→ PROBLEM TO SOLVE: Please give the count of lines holding the string "bodies" and nothing besides.

→ STORED DATA:
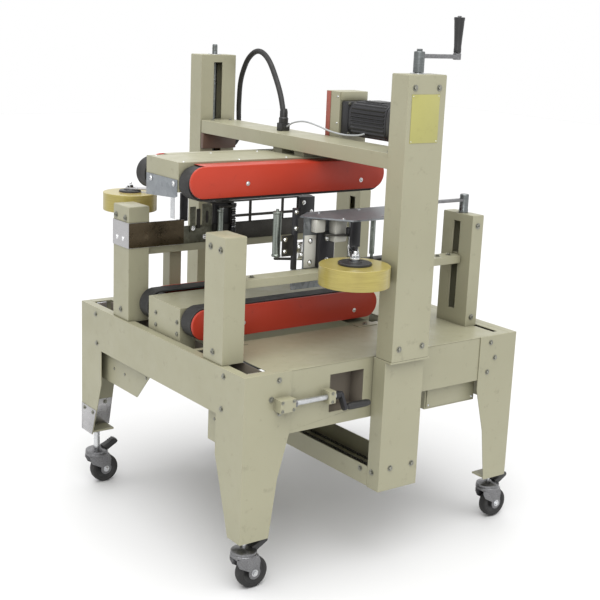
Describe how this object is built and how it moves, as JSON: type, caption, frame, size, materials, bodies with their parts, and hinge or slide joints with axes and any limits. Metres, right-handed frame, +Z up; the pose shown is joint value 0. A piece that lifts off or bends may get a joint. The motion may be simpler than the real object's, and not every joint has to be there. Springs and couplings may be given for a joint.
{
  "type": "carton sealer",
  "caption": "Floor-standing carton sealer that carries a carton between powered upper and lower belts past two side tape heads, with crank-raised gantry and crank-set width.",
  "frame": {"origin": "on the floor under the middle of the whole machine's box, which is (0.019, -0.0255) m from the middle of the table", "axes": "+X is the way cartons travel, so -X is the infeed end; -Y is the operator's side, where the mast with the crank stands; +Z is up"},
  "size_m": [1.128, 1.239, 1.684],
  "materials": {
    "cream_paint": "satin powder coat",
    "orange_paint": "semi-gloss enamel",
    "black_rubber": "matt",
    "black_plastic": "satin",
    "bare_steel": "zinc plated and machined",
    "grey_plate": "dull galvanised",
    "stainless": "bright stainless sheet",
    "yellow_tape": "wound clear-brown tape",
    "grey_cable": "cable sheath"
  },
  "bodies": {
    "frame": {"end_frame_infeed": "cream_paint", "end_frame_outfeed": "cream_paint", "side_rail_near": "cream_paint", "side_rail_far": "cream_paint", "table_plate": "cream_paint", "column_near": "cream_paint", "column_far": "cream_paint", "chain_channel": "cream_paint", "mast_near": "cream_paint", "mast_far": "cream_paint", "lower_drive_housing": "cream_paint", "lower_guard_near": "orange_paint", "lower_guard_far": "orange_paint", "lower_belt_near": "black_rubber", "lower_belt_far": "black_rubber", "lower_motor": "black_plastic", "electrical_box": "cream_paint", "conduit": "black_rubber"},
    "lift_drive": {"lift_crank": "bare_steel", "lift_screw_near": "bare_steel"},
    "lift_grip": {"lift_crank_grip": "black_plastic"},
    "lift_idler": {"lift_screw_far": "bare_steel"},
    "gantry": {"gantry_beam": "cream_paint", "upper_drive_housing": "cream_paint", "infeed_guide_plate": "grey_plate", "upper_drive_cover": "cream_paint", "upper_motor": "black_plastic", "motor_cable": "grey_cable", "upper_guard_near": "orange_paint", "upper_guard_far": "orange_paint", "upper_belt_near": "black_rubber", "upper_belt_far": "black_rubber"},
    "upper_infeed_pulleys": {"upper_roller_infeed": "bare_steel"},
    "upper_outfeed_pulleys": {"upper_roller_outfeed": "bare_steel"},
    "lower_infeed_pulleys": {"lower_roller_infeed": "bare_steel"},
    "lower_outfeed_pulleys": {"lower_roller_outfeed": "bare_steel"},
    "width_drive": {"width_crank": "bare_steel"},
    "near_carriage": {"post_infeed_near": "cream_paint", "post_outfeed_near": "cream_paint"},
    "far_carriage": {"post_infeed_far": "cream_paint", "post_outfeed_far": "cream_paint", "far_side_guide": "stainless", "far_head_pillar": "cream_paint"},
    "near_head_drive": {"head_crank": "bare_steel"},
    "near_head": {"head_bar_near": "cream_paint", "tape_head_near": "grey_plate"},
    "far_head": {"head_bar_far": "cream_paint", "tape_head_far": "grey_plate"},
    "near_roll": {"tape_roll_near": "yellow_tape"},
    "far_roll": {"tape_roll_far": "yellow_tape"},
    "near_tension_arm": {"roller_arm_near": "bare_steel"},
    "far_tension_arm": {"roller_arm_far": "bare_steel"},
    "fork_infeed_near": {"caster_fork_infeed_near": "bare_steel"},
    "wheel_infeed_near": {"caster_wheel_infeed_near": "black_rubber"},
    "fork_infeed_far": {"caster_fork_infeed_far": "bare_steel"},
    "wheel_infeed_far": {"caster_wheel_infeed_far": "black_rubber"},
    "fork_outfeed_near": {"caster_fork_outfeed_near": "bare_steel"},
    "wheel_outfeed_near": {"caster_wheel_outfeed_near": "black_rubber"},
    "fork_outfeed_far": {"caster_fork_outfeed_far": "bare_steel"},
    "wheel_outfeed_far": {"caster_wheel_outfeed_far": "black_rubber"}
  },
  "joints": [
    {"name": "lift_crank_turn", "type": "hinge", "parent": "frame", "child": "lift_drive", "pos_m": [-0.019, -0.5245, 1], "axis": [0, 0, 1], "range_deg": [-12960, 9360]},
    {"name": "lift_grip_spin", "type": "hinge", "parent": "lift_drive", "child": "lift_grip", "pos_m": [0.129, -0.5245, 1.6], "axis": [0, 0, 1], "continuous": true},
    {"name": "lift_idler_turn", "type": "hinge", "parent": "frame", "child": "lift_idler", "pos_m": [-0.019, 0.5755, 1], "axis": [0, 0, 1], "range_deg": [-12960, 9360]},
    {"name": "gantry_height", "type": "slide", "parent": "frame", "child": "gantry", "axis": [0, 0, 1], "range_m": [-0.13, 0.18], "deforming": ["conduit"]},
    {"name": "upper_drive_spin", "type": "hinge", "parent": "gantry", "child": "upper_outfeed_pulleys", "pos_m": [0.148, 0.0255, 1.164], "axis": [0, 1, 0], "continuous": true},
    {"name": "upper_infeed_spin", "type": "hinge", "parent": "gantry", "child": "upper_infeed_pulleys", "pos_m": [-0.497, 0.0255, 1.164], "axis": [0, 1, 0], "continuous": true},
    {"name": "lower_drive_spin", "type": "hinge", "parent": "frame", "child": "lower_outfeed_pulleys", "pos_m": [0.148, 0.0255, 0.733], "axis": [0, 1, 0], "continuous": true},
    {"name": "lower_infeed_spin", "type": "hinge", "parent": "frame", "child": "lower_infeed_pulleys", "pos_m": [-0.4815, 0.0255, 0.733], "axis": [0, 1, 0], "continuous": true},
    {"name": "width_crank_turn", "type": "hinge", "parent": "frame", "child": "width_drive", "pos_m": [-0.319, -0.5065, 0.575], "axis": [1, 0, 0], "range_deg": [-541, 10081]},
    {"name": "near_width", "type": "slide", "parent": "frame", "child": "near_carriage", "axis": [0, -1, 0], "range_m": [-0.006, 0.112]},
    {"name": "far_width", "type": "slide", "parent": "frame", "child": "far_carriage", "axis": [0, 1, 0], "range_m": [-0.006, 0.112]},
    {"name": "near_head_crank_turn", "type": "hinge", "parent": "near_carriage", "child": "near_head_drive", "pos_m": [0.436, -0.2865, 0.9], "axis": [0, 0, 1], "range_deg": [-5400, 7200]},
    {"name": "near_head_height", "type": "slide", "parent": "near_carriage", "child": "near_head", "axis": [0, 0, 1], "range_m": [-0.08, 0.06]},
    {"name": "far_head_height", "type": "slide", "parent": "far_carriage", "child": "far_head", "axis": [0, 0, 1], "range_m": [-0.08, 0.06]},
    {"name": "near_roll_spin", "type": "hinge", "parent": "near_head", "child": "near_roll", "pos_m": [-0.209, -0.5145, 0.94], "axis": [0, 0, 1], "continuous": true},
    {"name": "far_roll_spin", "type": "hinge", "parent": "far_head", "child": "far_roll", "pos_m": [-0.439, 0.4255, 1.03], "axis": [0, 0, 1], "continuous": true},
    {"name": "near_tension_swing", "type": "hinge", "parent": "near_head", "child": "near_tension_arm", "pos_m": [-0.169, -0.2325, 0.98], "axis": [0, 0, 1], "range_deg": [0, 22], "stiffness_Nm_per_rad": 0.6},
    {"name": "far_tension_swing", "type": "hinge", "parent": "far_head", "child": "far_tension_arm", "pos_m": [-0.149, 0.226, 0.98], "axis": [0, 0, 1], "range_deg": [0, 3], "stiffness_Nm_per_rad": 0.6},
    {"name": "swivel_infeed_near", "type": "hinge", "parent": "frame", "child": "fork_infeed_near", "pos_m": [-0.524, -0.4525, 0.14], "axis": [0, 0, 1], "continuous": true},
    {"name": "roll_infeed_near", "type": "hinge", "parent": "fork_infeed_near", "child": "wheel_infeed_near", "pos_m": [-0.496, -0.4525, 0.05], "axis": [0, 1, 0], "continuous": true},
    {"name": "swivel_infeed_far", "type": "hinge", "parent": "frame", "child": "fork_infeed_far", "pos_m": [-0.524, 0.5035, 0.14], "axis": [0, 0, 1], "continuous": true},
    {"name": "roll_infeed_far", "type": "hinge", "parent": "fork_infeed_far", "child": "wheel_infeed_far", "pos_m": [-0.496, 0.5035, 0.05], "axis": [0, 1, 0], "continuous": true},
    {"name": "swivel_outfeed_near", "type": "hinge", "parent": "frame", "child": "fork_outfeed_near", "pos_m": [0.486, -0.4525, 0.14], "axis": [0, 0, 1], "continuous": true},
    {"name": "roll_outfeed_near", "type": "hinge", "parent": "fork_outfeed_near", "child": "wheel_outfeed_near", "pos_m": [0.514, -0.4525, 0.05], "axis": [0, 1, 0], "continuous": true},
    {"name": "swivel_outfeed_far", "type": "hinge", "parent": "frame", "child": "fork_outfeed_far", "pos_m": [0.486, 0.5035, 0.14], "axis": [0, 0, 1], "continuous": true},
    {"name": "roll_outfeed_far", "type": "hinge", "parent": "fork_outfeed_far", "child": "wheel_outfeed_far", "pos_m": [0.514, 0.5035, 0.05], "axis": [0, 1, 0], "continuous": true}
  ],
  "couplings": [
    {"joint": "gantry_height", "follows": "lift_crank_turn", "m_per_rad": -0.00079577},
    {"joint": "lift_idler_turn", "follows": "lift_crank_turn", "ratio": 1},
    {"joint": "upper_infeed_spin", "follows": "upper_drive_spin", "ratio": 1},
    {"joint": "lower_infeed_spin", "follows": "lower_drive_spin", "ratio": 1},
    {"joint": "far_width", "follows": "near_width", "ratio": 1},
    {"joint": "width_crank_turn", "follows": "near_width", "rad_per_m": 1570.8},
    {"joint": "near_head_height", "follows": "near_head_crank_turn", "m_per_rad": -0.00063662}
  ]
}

→ RESPONSE TO THIS TASK: 2